Despite its relatively small size, the Carnival’s 2.2L diesel engine performs decently.
It’s not the fastest in its class, but it has a broad spread of strong to mid-range torque, a smooth 6-speed automatic gearbox and respectable fuel consumption. For a large van, it handles well.
If you’re buying a car for familial duties, looks probably aren’t at the top of your list. Still, you don’t want to be piloting an eyesore.
Luckily our line-up is relatively easy to look at. The Honda in particular has a sleek, low-slung roofline and appears, for lack of a better word, very unpeoplemoverish.
The Sorento and Territory are a little more basic with high ride heights and rounder features, while the Carnival is the quintessential tall, long people mover.
None of our line-up has major mechanical problems; however, the Achilles heel of both Kias is their dash-mounted screen which tends to fail.
Odysseys rev high and hard, so they need to be serviced on time, especially transmission fluid changes. If you’re after a Territory, be choosy as many have had a hard life, hence their lower price.

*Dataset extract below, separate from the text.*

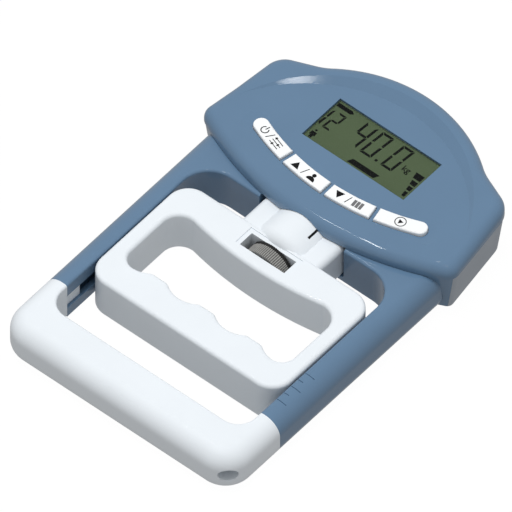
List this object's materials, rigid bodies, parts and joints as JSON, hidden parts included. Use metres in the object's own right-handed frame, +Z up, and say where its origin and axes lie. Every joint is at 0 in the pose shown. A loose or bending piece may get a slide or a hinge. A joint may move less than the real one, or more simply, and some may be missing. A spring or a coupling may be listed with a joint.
{
  "type": "hand dynamometer",
  "caption": "Digital grip-strength dynamometer: head with display and keys, U-shaped frame with palm bar, and a finger handle set by a knurled wheel.",
  "frame": {"origin": "centre of the footprint, on the surface that the instrument rests on, display up", "axes": "+Z up through the display face, +Y from the palm bar towards the head, +X to the right seen from the palm bar"},
  "size_m": [0.1276, 0.19, 0.0275],
  "materials": {
    "blue_plastic": "fine satin moulding, light blue",
    "white_plastic": "smooth moulding, white with a soft sheen",
    "grey_plastic": "fine satin moulding, light grey",
    "key_plastic": "gloss, white with printed black symbols",
    "window_clear": "clear acrylic",
    "display_green": "liquid-crystal glass with a green reflector, black segments",
    "holder_plastic": "black moulding",
    "contact_rubber": "layered conductive rubber",
    "board_green": "green solder mask",
    "chip_black": "black moulded package",
    "component_tan": "tan ceramic",
    "switch_steel": "tinned sheet steel",
    "plunger_black": "black moulding",
    "cell_aluminium": "machined aluminium",
    "gauge_foil": "amber film with a foil grid",
    "bracket_steel": "zinc-plated steel",
    "screw_steel": "zinc-plated screws",
    "battery_sleeve": "printed film sleeve, plain dark",
    "wheel_grey": "grey moulding with a fine straight knurl",
    "washer_nylon": "natural nylon"
  },
  "bodies": {
    "frame": {"frame": "blue_plastic", "outer_grip": "white_plastic", "grip_screws": "screw_steel", "head_cover": "blue_plastic", "rear_case": "grey_plastic", "case_screws": "screw_steel", "frame_screws": "screw_steel", "lcd_window": "window_clear", "lcd_panel": "display_green", "lcd_holder": "holder_plastic", "zebra_strips": "contact_rubber", "main_pcb": "board_green", "pcb_screws": "screw_steel", "microcontroller": "chip_black", "amplifier_chip": "chip_black", "surface_parts": "component_tan", "buzzer": "chip_black", "tact_switches": "switch_steel", "load_cell": "cell_aluminium", "strain_gauges": "gauge_foil", "load_cell_bracket": "bracket_steel", "bracket_screws": "screw_steel", "load_cell_bolt": "bracket_steel", "battery_contacts": "switch_steel", "battery_springs": "switch_steel", "battery_1": "battery_sleeve", "battery_2": "battery_sleeve"},
    "traction": {"coupling_nut": "bracket_steel"},
    "handle": {"handle_body": "white_plastic", "handle_plate": "white_plastic", "handle_screws": "screw_steel", "thrust_washer": "washer_nylon"},
    "wheel": {"adjusting_wheel": "wheel_grey", "adjusting_screw": "bracket_steel", "wheel_pin": "bracket_steel"},
    "power_key": {"key_power": "key_plastic", "switch_plunger_power": "plunger_black"},
    "up_key": {"key_up": "key_plastic", "switch_plunger_up": "plunger_black"},
    "down_key": {"key_down": "key_plastic", "switch_plunger_down": "plunger_black"},
    "start_key": {"key_start": "key_plastic", "switch_plunger_start": "plunger_black"},
    "door": {"battery_door": "grey_plastic"}
  },
  "joints": [
    {"name": "traction_slide", "type": "slide", "parent": "frame", "child": "traction", "axis": [0, 1, 0], "range_m": [-0.0005, 0], "stiffness_N_per_m": 200000},
    {"name": "handle_adjust", "type": "slide", "parent": "traction", "child": "handle", "axis": [0, 1, 0], "range_m": [-0.0085, 0.0085]},
    {"name": "wheel_spin", "type": "hinge", "parent": "handle", "child": "wheel", "pos_m": [0, -0.00195, 0.0106], "axis": [0, 1, 0], "range_deg": [-1532, 1532]},
    {"name": "power_key_press", "type": "slide", "parent": "frame", "child": "power_key", "axis": [0, 0, -1], "range_m": [0, 0.0006], "stiffness_N_per_m": 2500},
    {"name": "up_key_press", "type": "slide", "parent": "frame", "child": "up_key", "axis": [0, 0, -1], "range_m": [0, 0.0006], "stiffness_N_per_m": 2500},
    {"name": "down_key_press", "type": "slide", "parent": "frame", "child": "down_key", "axis": [0, 0, -1], "range_m": [0, 0.0006], "stiffness_N_per_m": 2500},
    {"name": "start_key_press", "type": "slide", "parent": "frame", "child": "start_key", "axis": [0, 0, -1], "range_m": [0, 0.0006], "stiffness_N_per_m": 2500},
    {"name": "battery_door_hinge", "type": "hinge", "parent": "frame", "child": "door", "pos_m": [0, 0.0629, 0.0012], "axis": [-1, 0, 0], "range_deg": [0, 60]}
  ],
  "couplings": [
    {"joint": "wheel_spin", "follows": "handle_adjust", "rad_per_m": 3141.6}
  ]
}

Both the Odyssey and Territory’s warranties would now have run out, but the Sorento and Carnival came with Kia’s outstanding 7 year unlimited kilometre warranty, so they’ll still be
The Honda is slightly more expensive to run than the others. Conversely, the Territory is the cheapest to run and maintain, but has a history of water leaking into the cabin and can be heavy on brake wear.
Across the board, insurance, running and repair costs are respectable, though the Honda costs a little more to maintain than the rest.
The final verdict
If practicality is your main concern, our top picks are the Carnival and the Odyssey – both boast ample seating and user friendly controls.
The Sorento, Odyssey and Territory score equally high for safety, but the Territory and Sorento are ahead of the game when it comes to driveability.
In the looks department, the Odyssey is streets ahead, but it isn’t quite as pocket friendly as its competitors.
Overall, the Sorento and Carnival lead the pack, followed by the Odyssey, then the Territory.